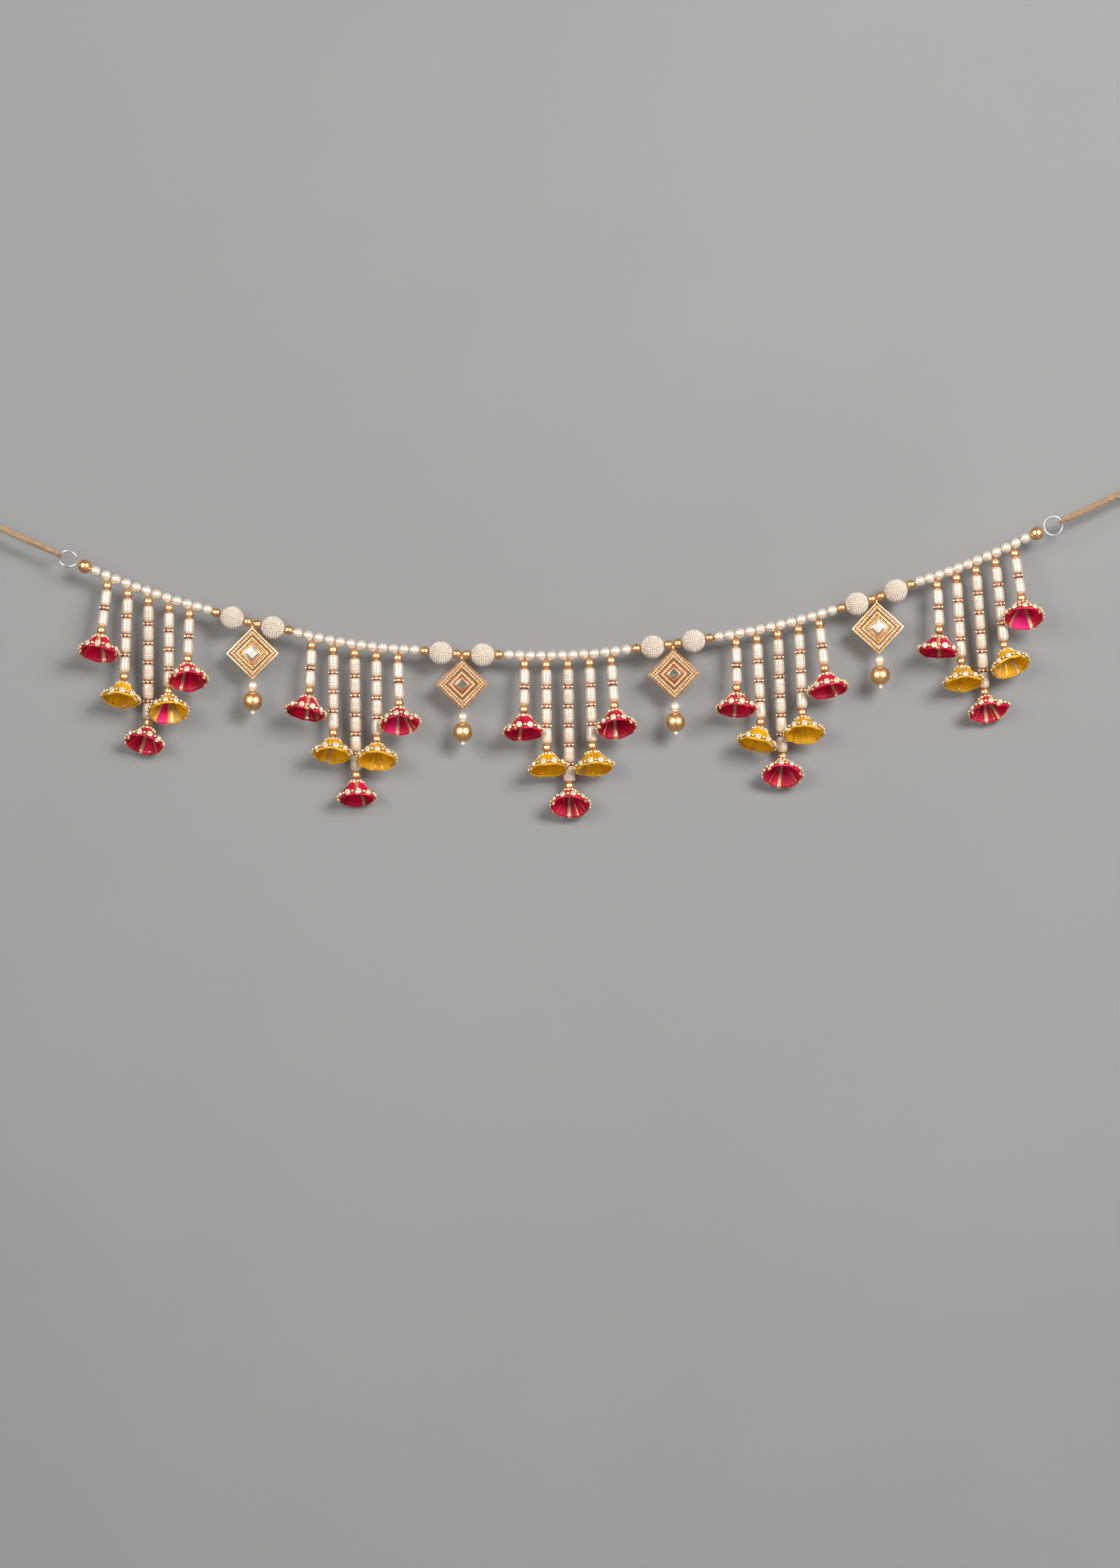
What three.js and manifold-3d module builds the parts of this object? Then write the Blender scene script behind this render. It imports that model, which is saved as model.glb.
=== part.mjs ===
// Toran door hanging: a beaded garland on a thread, 25 drop strands that end in silk bells, four
// square pendants, and a split ring with a jute tie at each end. Millimetres; +X to the right, +Z up,
// -Y towards the viewer; the origin is the middle of the garland, on its thread.
import * as THREE from "three";
import { mergeVertices } from "three/addons/utils/BufferGeometryUtils.js";
import Module from "manifold-3d";

const wasm = await Module();
wasm.setup();

// Bead sizes
const PEARL_R = 5;
const GOLD_R = 4.4;
const BALL_R = 11.2;
const END_GOLD_R = 6.5;
const OVAL_R = 5;
const OVAL_HALF = 7.5;
const SPACER_R = 5;
const SPACER_HALF = 1.6;
const THREAD_R = 1.2;

// Seats and gaps between pieces
const GAP = 0.3;
const TOP_GOLD_DROP = 8.7;
const GOLD_TO_OVAL = 11.75;

// Pendant
const PLATE_HALF_DIAGONAL = 24.8;
const PLATE_BELOW_STRING = 28.2;
const STEM_HALF = 0.5;
const STEM_TOP = 2.6;
const INTO_PLATE = 3;
const DROP_PEARL_BELOW = 30.8;
const DROP_GOLD_R = 9.25;
const DROP_GOLD_BELOW = 45;
const TINY_R = 2.25;
const TINY_BELOW = 55.6;

// Rings and ties
const RING_R = 8.85;
const RING_WIRE_R = 0.65;
const RING_REACH = 17;
const RING_TILT_LEFT = 35;
const RING_TILT_RIGHT = 8;
const RING_SEGMENTS = 16;
const RING_WIRE_SIDES = 6;
const TIE_STEPS = 6;
const TIE_CURVE_SEGMENTS = 4;
const KNOT_SEGMENTS = 10;
const KNOT_RINGS = 7;
const PULL_POINT = -4; // the point of a tie's route that the garland's end pulls towards

const STRING_SIDES = 8;
const STRAND_SIDES = 6;
const BELL_SIDES = 12;
const PLATE_SIDES = 4;
const WELD = 1e-3;

// Shape of each bead kind: rings at a share of its half length, with a share of its radius
const BEADS = {
  pearl: { half: PEARL_R, r: PEARL_R, rings: [[-0.5, 0.95], [0.5, 0.95]] },
  gold: { half: GOLD_R, r: GOLD_R, rings: [[-0.5, 0.95], [0.5, 0.95]] },
  endGold: { half: END_GOLD_R, r: END_GOLD_R, rings: [[-0.55, 0.92], [0.55, 0.92]] },
  ball: {
    half: BALL_R,
    r: BALL_R,
    rings: [[-0.82, 0.6], [-0.38, 0.97], [0.38, 0.97], [0.82, 0.6]],
  },
  oval: {
    half: OVAL_HALF,
    r: OVAL_R,
    rings: [[-0.96, 0.74], [-0.66, 1], [0.66, 1], [0.96, 0.74]],
  },
  spacer: { half: SPACER_HALF, r: SPACER_R, rings: [[-0.85, 1], [0.85, 1]] },
  dropGold: {
    half: DROP_GOLD_R,
    r: DROP_GOLD_R,
    rings: [[-0.8, 0.62], [-0.35, 0.97], [0.35, 0.97], [0.8, 0.62]],
  },
  tiny: { half: TINY_R, r: TINY_R, rings: [[-0.5, 0.95], [0.5, 0.95]] },
};

// Pearl sections: first and last pearl, and how far the middle sags below the line between them
const PEARLS_A_SECTION = 12;
const SECTIONS = [
  { x0: -442.4, z0: 78.9, x1: -337.8, z1: 42.8, sag: 2.2 },
  { x0: -253.0, z0: 20.7, x1: -143.5, z1: 4.9, sag: 2.8 },
  { x0: -55.0, z0: 0.4, x1: 55.0, z1: 5.2, sag: 2.8 },
  { x0: 142.1, z0: 17.5, x1: 248.2, z1: 42.0, sag: 2.2 },
  { x0: 330.4, z0: 69.6, x1: 429.1, z1: 109.5, sag: 2.4 },
];

// Links between sections: gold, ball, two golds with a pendant between them, ball, gold
const LINKS = [
  { x0: -329.4, z0: 39.9, x1: -261.4, z1: 23.4, sag: 1.7 },
  { x0: -134.0, z0: 3.8, x1: -64.4, z1: 0.4, sag: 1.3 },
  { x0: 64.8, z0: 6.2, x1: 133.0, z1: 16.1, sag: 0.8 },
  { x0: 257.2, z0: 44.4, x1: 321.9, z1: 66.1, sag: 1.4 },
];
const LINK_BEADS = [
  { kind: "gold", share: 0 },
  { kind: "ball", share: 0.218 },
  { kind: "gold", share: 0.433 },
  { kind: "gold", share: 0.567 },
  { kind: "ball", share: 0.782 },
  { kind: "gold", share: 1 },
];
const END_GOLDS = { left: { x: -452.6, z: 83.3 }, right: { x: 440.0, z: 114.1 } };

// Drop strands: after which pearl each hangs, its ovals and their pitch, and how far its foot stands
// back from the garland, so that a bell clears the next strand
const PLACES = [
  { pearl: 2, ovals: 2, pitch: 19.2, back: -6 },
  { pearl: 4, ovals: 4, pitch: 18.1, back: 0 },
  { pearl: 6, ovals: 6, pitch: 18.2, back: 12 },
  { pearl: 8, ovals: 4, pitch: 18.1, back: 0 },
  { pearl: 10, ovals: 2, pitch: 19.2, back: -6 },
];

// Each strand's lean to the right, then its bell's roll and its tilt towards the viewer, in degrees
const HANGS = [
  [
    { lean: -6.7, roll: 4, tilt: 25 },
    { lean: -2.6, roll: 8, tilt: 22 },
    { lean: -0.7, roll: 11, tilt: 30 },
    { lean: -0.2, roll: -3, tilt: 37 },
    { lean: -1.7, roll: -5, tilt: 30 },
  ],
  [
    { lean: -2.3, roll: 11, tilt: 20 },
    { lean: 0.1, roll: 3, tilt: 24 },
    { lean: 0.4, roll: -2, tilt: 19 },
    { lean: 0.5, roll: 0, tilt: 32 },
    { lean: 1.8, roll: -4, tilt: 31 },
  ],
  [
    { lean: -0.9, roll: 0, tilt: 21 },
    { lean: 0.3, roll: -6, tilt: 21 },
    { lean: 0.7, roll: -3, tilt: 37 },
    { lean: 1.8, roll: -7, tilt: 20 },
    { lean: 3.7, roll: -7, tilt: 31 },
  ],
  [
    { lean: 0.5, roll: 2, tilt: 21 },
    { lean: 2.6, roll: 15, tilt: 19 },
    { lean: 2.5, roll: 2, tilt: 39 },
    { lean: 2.6, roll: -3, tilt: 30 },
    { lean: 6.1, roll: -9, tilt: 22 },
  ],
  [
    { lean: 1.9, roll: 6, tilt: 14 },
    { lean: 3.2, roll: -5, tilt: 22 },
    { lean: 4.6, roll: -11, tilt: 32 },
    { lean: 6.0, roll: -18, tilt: 31 },
    { lean: 7.9, roll: -1, tilt: 35 },
  ],
];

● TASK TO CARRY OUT
Output the full listing without altering anything.

● COMPLETE OUTPUT
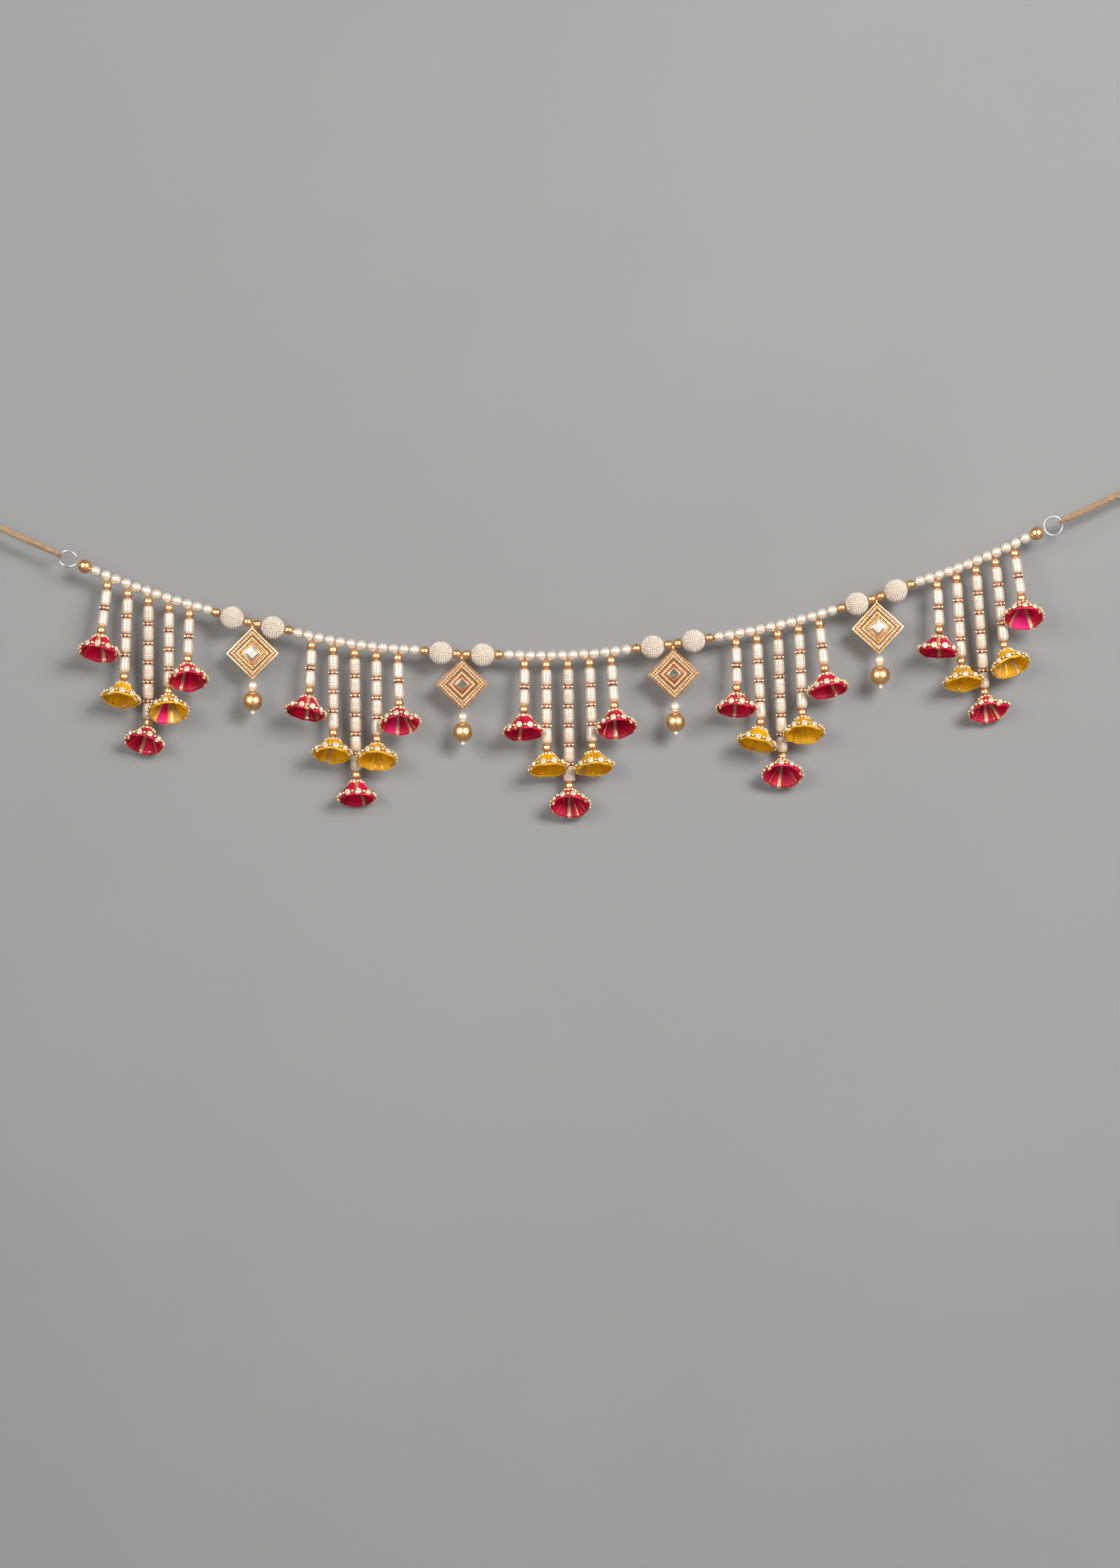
What three.js and manifold-3d module builds the parts of this object? Then write the Blender scene script behind this render. It imports that model, which is saved as model.glb.
=== part.mjs ===
// Toran door hanging: a beaded garland on a thread, 25 drop strands that end in silk bells, four
// square pendants, and a split ring with a jute tie at each end. Millimetres; +X to the right, +Z up,
// -Y towards the viewer; the origin is the middle of the garland, on its thread.
import * as THREE from "three";
import { mergeVertices } from "three/addons/utils/BufferGeometryUtils.js";
import Module from "manifold-3d";

const wasm = await Module();
wasm.setup();

// Bead sizes
const PEARL_R = 5;
const GOLD_R = 4.4;
const BALL_R = 11.2;
const END_GOLD_R = 6.5;
const OVAL_R = 5;
const OVAL_HALF = 7.5;
const SPACER_R = 5;
const SPACER_HALF = 1.6;
const THREAD_R = 1.2;

// Seats and gaps between pieces
const GAP = 0.3;
const TOP_GOLD_DROP = 8.7;
const GOLD_TO_OVAL = 11.75;

// Pendant
const PLATE_HALF_DIAGONAL = 24.8;
const PLATE_BELOW_STRING = 28.2;
const STEM_HALF = 0.5;
const STEM_TOP = 2.6;
const INTO_PLATE = 3;
const DROP_PEARL_BELOW = 30.8;
const DROP_GOLD_R = 9.25;
const DROP_GOLD_BELOW = 45;
const TINY_R = 2.25;
const TINY_BELOW = 55.6;

// Rings and ties
const RING_R = 8.85;
const RING_WIRE_R = 0.65;
const RING_REACH = 17;
const RING_TILT_LEFT = 35;
const RING_TILT_RIGHT = 8;
const RING_SEGMENTS = 16;
const RING_WIRE_SIDES = 6;
const TIE_STEPS = 6;
const TIE_CURVE_SEGMENTS = 4;
const KNOT_SEGMENTS = 10;
const KNOT_RINGS = 7;
const PULL_POINT = -4; // the point of a tie's route that the garland's end pulls towards

const STRING_SIDES = 8;
const STRAND_SIDES = 6;
const BELL_SIDES = 12;
const PLATE_SIDES = 4;
const WELD = 1e-3;

// Shape of each bead kind: rings at a share of its half length, with a share of its radius
const BEADS = {
  pearl: { half: PEARL_R, r: PEARL_R, rings: [[-0.5, 0.95], [0.5, 0.95]] },
  gold: { half: GOLD_R, r: GOLD_R, rings: [[-0.5, 0.95], [0.5, 0.95]] },
  endGold: { half: END_GOLD_R, r: END_GOLD_R, rings: [[-0.55, 0.92], [0.55, 0.92]] },
  ball: {
    half: BALL_R,
    r: BALL_R,
    rings: [[-0.82, 0.6], [-0.38, 0.97], [0.38, 0.97], [0.82, 0.6]],
  },
  oval: {
    half: OVAL_HALF,
    r: OVAL_R,
    rings: [[-0.96, 0.74], [-0.66, 1], [0.66, 1], [0.96, 0.74]],
  },
  spacer: { half: SPACER_HALF, r: SPACER_R, rings: [[-0.85, 1], [0.85, 1]] },
  dropGold: {
    half: DROP_GOLD_R,
    r: DROP_GOLD_R,
    rings: [[-0.8, 0.62], [-0.35, 0.97], [0.35, 0.97], [0.8, 0.62]],
  },
  tiny: { half: TINY_R, r: TINY_R, rings: [[-0.5, 0.95], [0.5, 0.95]] },
};

// Pearl sections: first and last pearl, and how far the middle sags below the line between them
const PEARLS_A_SECTION = 12;
const SECTIONS = [
  { x0: -442.4, z0: 78.9, x1: -337.8, z1: 42.8, sag: 2.2 },
  { x0: -253.0, z0: 20.7, x1: -143.5, z1: 4.9, sag: 2.8 },
  { x0: -55.0, z0: 0.4, x1: 55.0, z1: 5.2, sag: 2.8 },
  { x0: 142.1, z0: 17.5, x1: 248.2, z1: 42.0, sag: 2.2 },
  { x0: 330.4, z0: 69.6, x1: 429.1, z1: 109.5, sag: 2.4 },
];

// Links between sections: gold, ball, two golds with a pendant between them, ball, gold
const LINKS = [
  { x0: -329.4, z0: 39.9, x1: -261.4, z1: 23.4, sag: 1.7 },
  { x0: -134.0, z0: 3.8, x1: -64.4, z1: 0.4, sag: 1.3 },
  { x0: 64.8, z0: 6.2, x1: 133.0, z1: 16.1, sag: 0.8 },
  { x0: 257.2, z0: 44.4, x1: 321.9, z1: 66.1, sag: 1.4 },
];
const LINK_BEADS = [
  { kind: "gold", share: 0 },
  { kind: "ball", share: 0.218 },
  { kind: "gold", share: 0.433 },
  { kind: "gold", share: 0.567 },
  { kind: "ball", share: 0.782 },
  { kind: "gold", share: 1 },
];
const END_GOLDS = { left: { x: -452.6, z: 83.3 }, right: { x: 440.0, z: 114.1 } };

// Drop strands: after which pearl each hangs, its ovals and their pitch, and how far its foot stands
// back from the garland, so that a bell clears the next strand
const PLACES = [
  { pearl: 2, ovals: 2, pitch: 19.2, back: -6 },
  { pearl: 4, ovals: 4, pitch: 18.1, back: 0 },
  { pearl: 6, ovals: 6, pitch: 18.2, back: 12 },
  { pearl: 8, ovals: 4, pitch: 18.1, back: 0 },
  { pearl: 10, ovals: 2, pitch: 19.2, back: -6 },
];

// Each strand's lean to the right, then its bell's roll and its tilt towards the viewer, in degrees
const HANGS = [
  [
    { lean: -6.7, roll: 4, tilt: 25 },
    { lean: -2.6, roll: 8, tilt: 22 },
    { lean: -0.7, roll: 11, tilt: 30 },
    { lean: -0.2, roll: -3, tilt: 37 },
    { lean: -1.7, roll: -5, tilt: 30 },
  ],
  [
    { lean: -2.3, roll: 11, tilt: 20 },
    { lean: 0.1, roll: 3, tilt: 24 },
    { lean: 0.4, roll: -2, tilt: 19 },
    { lean: 0.5, roll: 0, tilt: 32 },
    { lean: 1.8, roll: -4, tilt: 31 },
  ],
  [
    { lean: -0.9, roll: 0, tilt: 21 },
    { lean: 0.3, roll: -6, tilt: 21 },
    { lean: 0.7, roll: -3, tilt: 37 },
    { lean: 1.8, roll: -7, tilt: 20 },
    { lean: 3.7, roll: -7, tilt: 31 },
  ],
  [
    { lean: 0.5, roll: 2, tilt: 21 },
    { lean: 2.6, roll: 15, tilt: 19 },
    { lean: 2.5, roll: 2, tilt: 39 },
    { lean: 2.6, roll: -3, tilt: 30 },
    { lean: 6.1, roll: -9, tilt: 22 },
  ],
  [
    { lean: 1.9, roll: 6, tilt: 14 },
    { lean: 3.2, roll: -5, tilt: 22 },
    { lean: 4.6, roll: -11, tilt: 32 },
    { lean: 6.0, roll: -18, tilt: 31 },
    { lean: 7.9, roll: -1, tilt: 35 },
  ],
];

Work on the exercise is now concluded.